# Effect of South American Nationalism on Commodities



## RichKid (11 May 2006)

Iran and China aren't the only drivers of commodity speculation....I've been keeping an eye on this, in a way as an Australian I'd want as much of our resources as possible used for our benefit and owned by us, so it figures that other countries would want the same too. The main issue here is the way multinationals do business and the political views which conflict with it, amongst other social issues.

*Oil: 
(link to this article is in the third paragraph of the next story- click through the the link below to read it all)
Latin America wrestles with Big Oil
By Jasmina Kelemen, MarketWatch
Last Update: 1:13 PM ET May 10, 2006*

HOUSTON (MarketWatch) -- As record commodity prices translate into staggering profits for Big Oil, many producing nations, including some of the United States' largest suppliers in Latin America, are eyeing the industry's swelling coffers and deciding that more of those riches should stay at home......... 


*Mines in general: http://www.marketwatch.com/News/Sto...84A4-DB8F37ED1A42}&siteid=bigcharts&dist=news

Gold markets eye Latin American moves
Nationalizing natural resources may add fuel to gold's rally, but sink shares
By Myra P. Saefong, MarketWatch
Last Update: 2:20 PM ET May 10, 2006*

SAN FRANCISCO (MarketWatch) -- Moves by Venezuela and Bolivia to nationalize their countries' natural resources could soon spill into the mining sector, likely boosting prices for metals that are already at multi-year or record highs, while pressuring shares of companies with interests in Latin America.

"A great leftwing, socialist rising is occurring in Latin America, which will push higher all mineral prices," said Ned Schmidt, editor of the Value View Gold Report.

"Venezuela and Bolivia are only the beginning," he said.

Indeed, early this month, Bolivian President Evo Morales said the move to nationalize the country's hydrocarbons sector was just the beginning. "Tomorrow it will be the mines, the forest resources and the land," he said.........


----------



## bvbfan (11 May 2006)

RichKid said:
			
		

> I've been keeping an eye on this, in a way as an Australian I'd want as much of our resources as possible used for our benefit and owned by us, so it figures that other countries would want the same too.




The FIRB (foreign investment review board) is there to look after Australian interests.
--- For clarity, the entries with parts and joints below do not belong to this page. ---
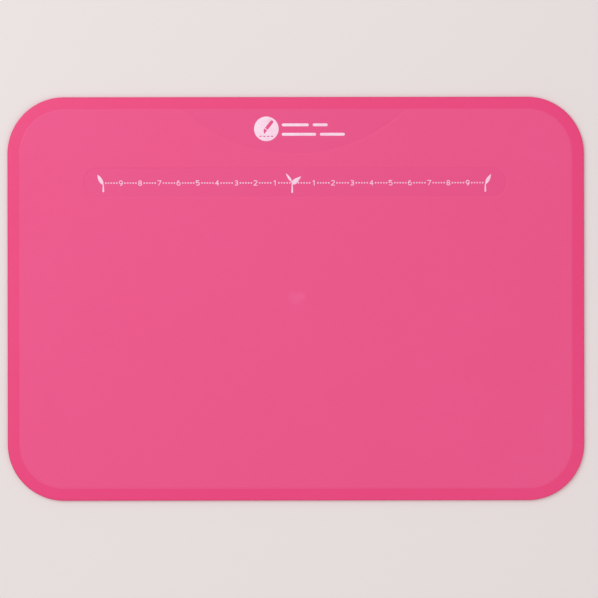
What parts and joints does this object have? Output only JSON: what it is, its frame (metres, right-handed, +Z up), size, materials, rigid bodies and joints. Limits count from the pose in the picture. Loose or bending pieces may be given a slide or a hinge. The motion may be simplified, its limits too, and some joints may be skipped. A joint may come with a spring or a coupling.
{
  "type": "cutting board",
  "caption": "Thin round-cornered plastic cutting board with a smooth rim and a white centre-zero centimetre scale printed in a sunk panel.",
  "frame": {"origin": "centre of the flat underside", "axes": "+X along the long side, the way the scale reads from left to right; +Y towards the long edge that the print is near; +Z up, out of the printed work face"},
  "size_m": [0.3, 0.21, 0.0025],
  "materials": {
    "board_plastic": "satin",
    "print_ink": "satin"
  },
  "bodies": {
    "root": {"board": "board_plastic", "badge": "print_ink", "bar_lower_left": "print_ink", "bar_lower_right": "print_ink", "bar_upper_left": "print_ink", "bar_upper_right": "print_ink", "dots_left_0_1": "print_ink", "dots_left_1_2": "print_ink", "dots_left_2_3": "print_ink", "dots_left_3_4": "print_ink", "dots_left_4_5": "print_ink", "dots_left_5_6": "print_ink", "dots_left_6_7": "print_ink", "dots_left_7_8": "print_ink", "dots_left_8_9": "print_ink", "dots_left_9_10": "print_ink", "dots_right_0_1": "print_ink", "dots_right_1_2": "print_ink", "dots_right_2_3": "print_ink", "dots_right_3_4": "print_ink", "dots_right_4_5": "print_ink", "dots_right_5_6": "print_ink", "dots_right_6_7": "print_ink", "dots_right_7_8": "print_ink", "dots_right_8_9": "print_ink", "dots_right_9_10": "print_ink", "mark_left_10": "print_ink", "mark_right_10": "print_ink", "mark_zero": "print_ink", "numeral_left_1": "print_ink", "numeral_left_2": "print_ink", "numeral_left_3": "print_ink", "numeral_left_4": "print_ink", "numeral_left_5": "print_ink", "numeral_left_6": "print_ink", "numeral_left_7": "print_ink", "numeral_left_8": "print_ink", "numeral_left_9": "print_ink", "numeral_right_1": "print_ink", "numeral_right_2": "print_ink", "numeral_right_3": "print_ink", "numeral_right_4": "print_ink", "numeral_right_5": "print_ink", "numeral_right_6": "print_ink", "numeral_right_7": "print_ink", "numeral_right_8": "print_ink", "numeral_right_9": "print_ink"}
  },
  "joints": []
}
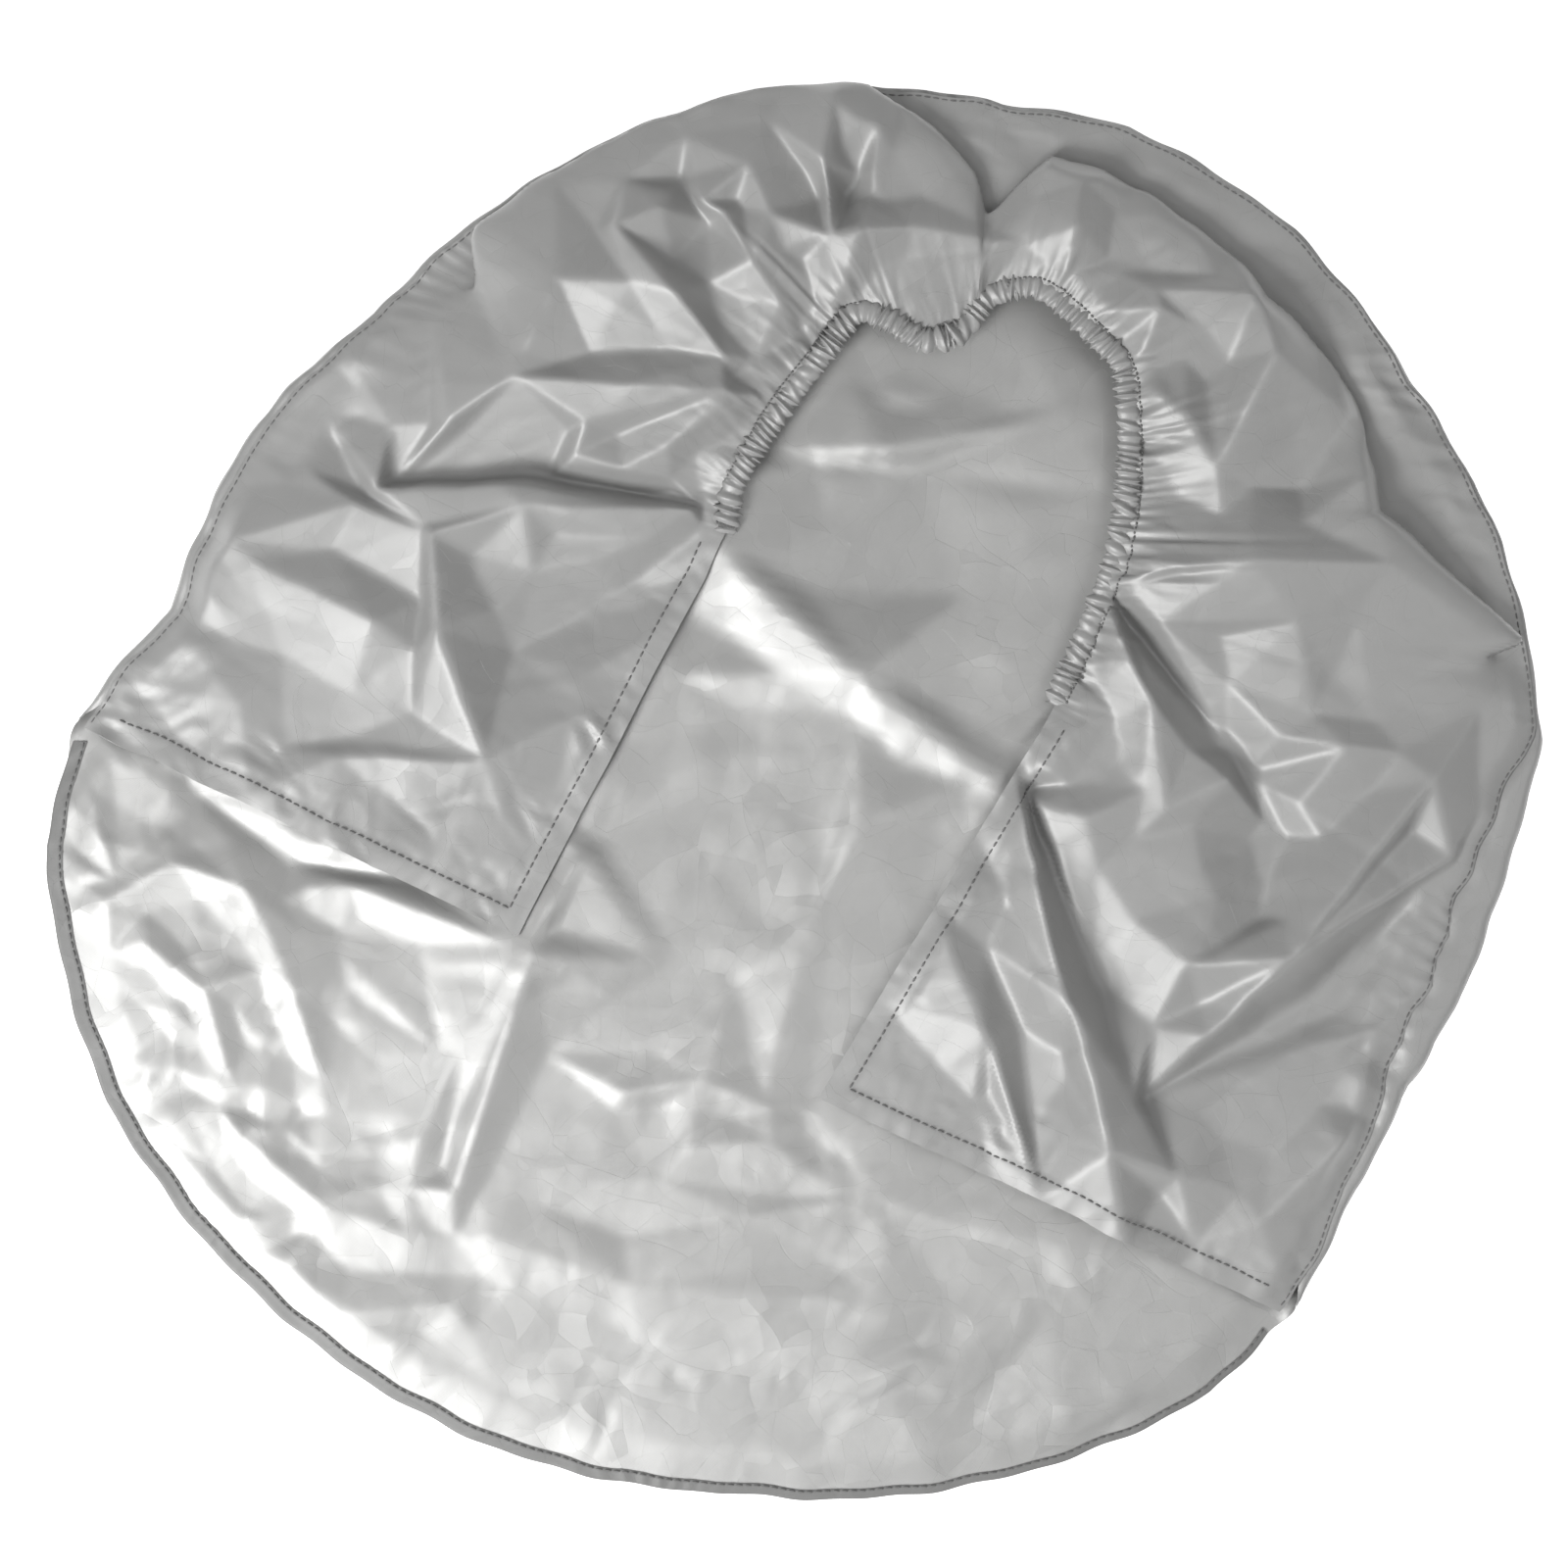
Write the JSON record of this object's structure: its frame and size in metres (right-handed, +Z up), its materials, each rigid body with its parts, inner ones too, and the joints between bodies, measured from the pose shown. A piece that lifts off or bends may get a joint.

The treasurer also has power to block bids.

I can only recall one blocked bid, Shell for Woodside at $10.
Shame about Normandy, AurionGold, MIM, Abelle. The whole mid cap sector was virtually wiped out from takeovers.


----------



## RichKid (13 May 2006)

bvbfan said:
			
		

> The FIRB (foreign investment review board) is there to look after Australian interests. The treasurer also has power to block bids.
> 
> I can only recall one blocked bid, Shell for Woodside at $10.
> Shame about Normandy, AurionGold, MIM, Abelle. The whole mid cap sector was virtually wiped out from takeovers.
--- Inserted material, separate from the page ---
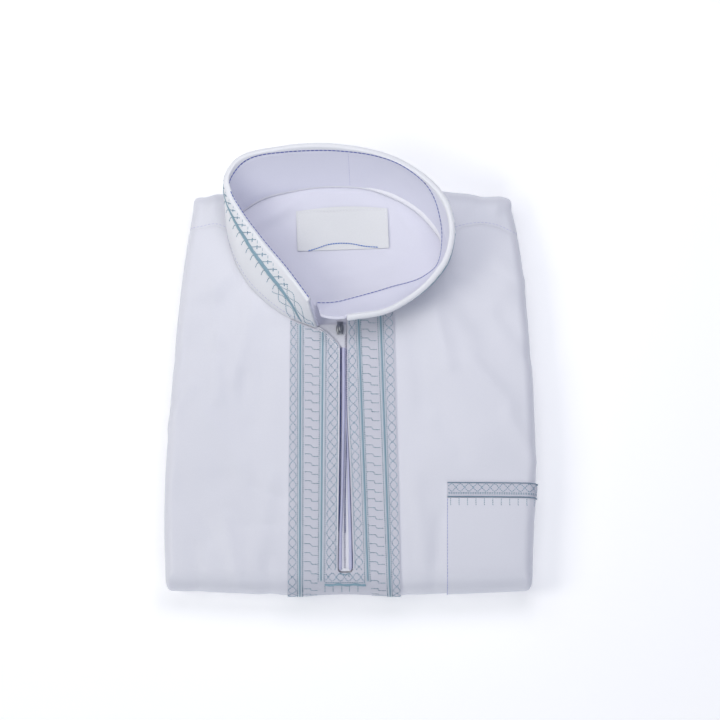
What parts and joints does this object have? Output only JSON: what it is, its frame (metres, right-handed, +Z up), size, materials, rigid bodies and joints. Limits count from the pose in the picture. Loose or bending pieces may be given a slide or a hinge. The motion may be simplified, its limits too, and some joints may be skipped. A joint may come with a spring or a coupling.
{
  "type": "folded thobe robe",
  "caption": "Folded man's robe lying flat, with a standing embroidered collar, a zipped placket and a banded chest pocket.",
  "frame": {"origin": "centre of the bounding box, on the underside that rests", "axes": "+X to the right of the bundle seen from above with the collar at the far end, +Y from the bottom fold to the collar, +Z up"},
  "size_m": [0.2354, 0.2846, 0.0568],
  "materials": {
    "body_cloth": "soft satin sheen",
    "inside_cloth": "matte",
    "collar_cloth": "soft satin sheen",
    "embroidered_cloth": "matte with thread",
    "teal_thread": "thread sheen",
    "welt_cloth": "satin",
    "zip_tape": "matte",
    "zip_metal": "dull",
    "label_satin": "satin"
  },
  "bodies": {
    "root": {"back": "inside_cloth", "back_yoke": "body_cloth", "collar_inner": "inside_cloth", "collar_outer": "collar_cloth", "folded_layers": "body_cloth", "front": "body_cloth", "neck_label": "label_satin", "placket_bar": "teal_thread", "placket_left": "embroidered_cloth", "placket_right": "embroidered_cloth", "pocket": "body_cloth", "pocket_band": "embroidered_cloth", "zip_slider": "zip_metal", "zip_tape": "zip_tape", "zip_welt_left": "welt_cloth", "zip_welt_right": "welt_cloth"}
  },
  "joints": []
}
....but look at the current American regime, if you're from the Middle East or China you can't buy US co's (for security reasons, apparently) but if it's an American co trying to buy up whole chunks of South American countries there shouldn't be a problem...that's a free market? Hopefully the yanks wont send in secret agents to knock off Sth American leaders the way the used to Kissinger's time.


----------



## RichKid (13 May 2006)

bvbfan said:
			
		

> The FIRB (foreign investment review board) is there to look after Australian interests. The treasurer also has power to block bids.
> 
> I can only recall one blocked bid, Shell for Woodside at $10.
> Shame about Normandy, AurionGold, MIM, Abelle. The whole mid cap sector was virtually wiped out from takeovers.
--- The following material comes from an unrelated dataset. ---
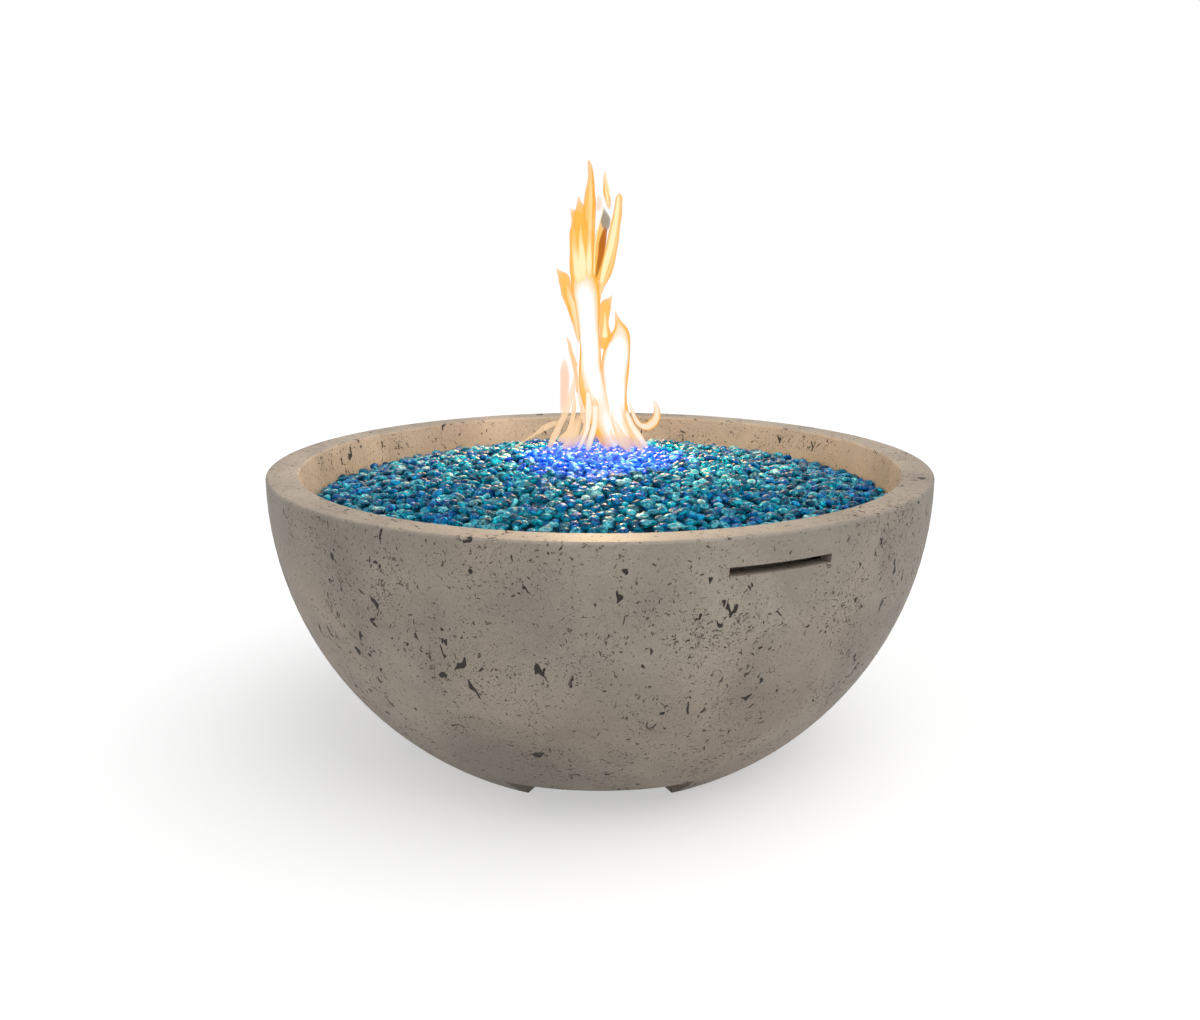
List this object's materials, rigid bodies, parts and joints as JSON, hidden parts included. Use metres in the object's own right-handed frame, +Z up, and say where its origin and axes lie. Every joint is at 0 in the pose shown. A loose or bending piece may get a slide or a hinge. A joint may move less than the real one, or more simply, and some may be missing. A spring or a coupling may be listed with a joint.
{
  "type": "gas fire bowl",
  "caption": "Round concrete fire bowl on notched feet, with a gas burner pan under a heap of glass pebbles, side vents and a key valve.",
  "frame": {"origin": "on the ground, under the middle of the bowl", "axes": "+Z up; -Y is the pictured front with a base notch in its middle; +X is to the right of that view; the key valve is at the rear, on +Y"},
  "size_m": [0.8128, 0.815, 0.368],
  "materials": {
    "concrete": "matte",
    "glass_pebbles": "gloss",
    "stainless_sheet": "satin",
    "stainless_tube": "satin",
    "plated_steel": "satin",
    "cast_brass": "satin",
    "shutter_steel": "satin",
    "flex_hose": "satin",
    "seat_plastic": "satin",
    "ball_chrome": "polished",
    "polished_chrome": "polished"
  },
  "bodies": {
    "bowl": {"bowl_shell": "concrete", "fire_glass_bed": "glass_pebbles", "burner_pan": "stainless_sheet", "ring_saddles": "stainless_sheet", "inlet_strap": "stainless_sheet", "burner_ring": "stainless_tube", "saddle_screws": "plated_steel", "saddle_nuts": "plated_steel", "hub_washer": "plated_steel", "hub_locknut": "plated_steel", "strap_anchors": "plated_steel", "barrel_locknut": "plated_steel", "wall_washer": "plated_steel", "inlet_locknut": "plated_steel", "air_mixer": "cast_brass", "orifice_spud": "cast_brass", "flare_nuts": "cast_brass", "inlet_fitting": "cast_brass", "valve_body": "cast_brass", "packing_gland": "cast_brass", "burner_elbow": "cast_brass", "supply_elbow": "cast_brass", "valve_outlet_elbow": "cast_brass", "valve_inlet_elbow": "cast_brass", "burner_hose": "flex_hose", "inlet_hose": "flex_hose", "valve_seats": "seat_plastic", "escutcheon": "polished_chrome"},
    "air_shutter": {"air_shutter": "shutter_steel"},
    "valve_spindle": {"valve_stem": "ball_chrome", "valve_ball": "ball_chrome"},
    "key": {"gas_key": "polished_chrome"}
  },
  "joints": [
    {"name": "valve_turn", "type": "hinge", "parent": "bowl", "child": "valve_spindle", "pos_m": [0, 0.29011, 0.185], "axis": [0, -1, 0], "range_deg": [0, 90]},
    {"name": "key_pull", "type": "slide", "parent": "valve_spindle", "child": "key", "axis": [0, 1, 0], "range_m": [0, 0.08]},
    {"name": "air_shutter_turn", "type": "hinge", "parent": "bowl", "child": "air_shutter", "pos_m": [0, 0, 0.19], "axis": [0, 0, 1], "range_deg": [0, 45]}
  ]
}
....but look at the current American regime, if you're from the Middle East or China you can't buy US co's (for security reasons, apparently) but if it's an American co trying to buy up whole chunks of South American countries there shouldn't be a problem...that's a free market? Hopefully the yanks wont send in secret agents to knock off Sth American leaders the way they
used to in Kissinger's time.

Eitherway the effect is more volatility in commodities markets but perhaps also a fairer distribution of wealth.


----------



## Smurf1976 (14 May 2006)

It ought to be fairly obvious by now that buying oil etc isn't going to be easy in the future. Those who have it are coming to the realisation that it's more valuable for use at home over the long term than being pumped out quickly and sold in exchange for US Dollars.

Meanwhile, in Australia we continue to sell gas at ridiculously cheap prices and extract oil as fast as we can in the belief that we can always import in the future if needed. Already we import large amounts of oil and there are now plans to import gas within 5 years. 

What, apart from short term profit, is the benefit from setting ourselves up to be at the mercy of the rest of the world for oil and gas? Sell it cheaply and hope to be able to buy some back at 10 or 100 times the price. Smart?


----------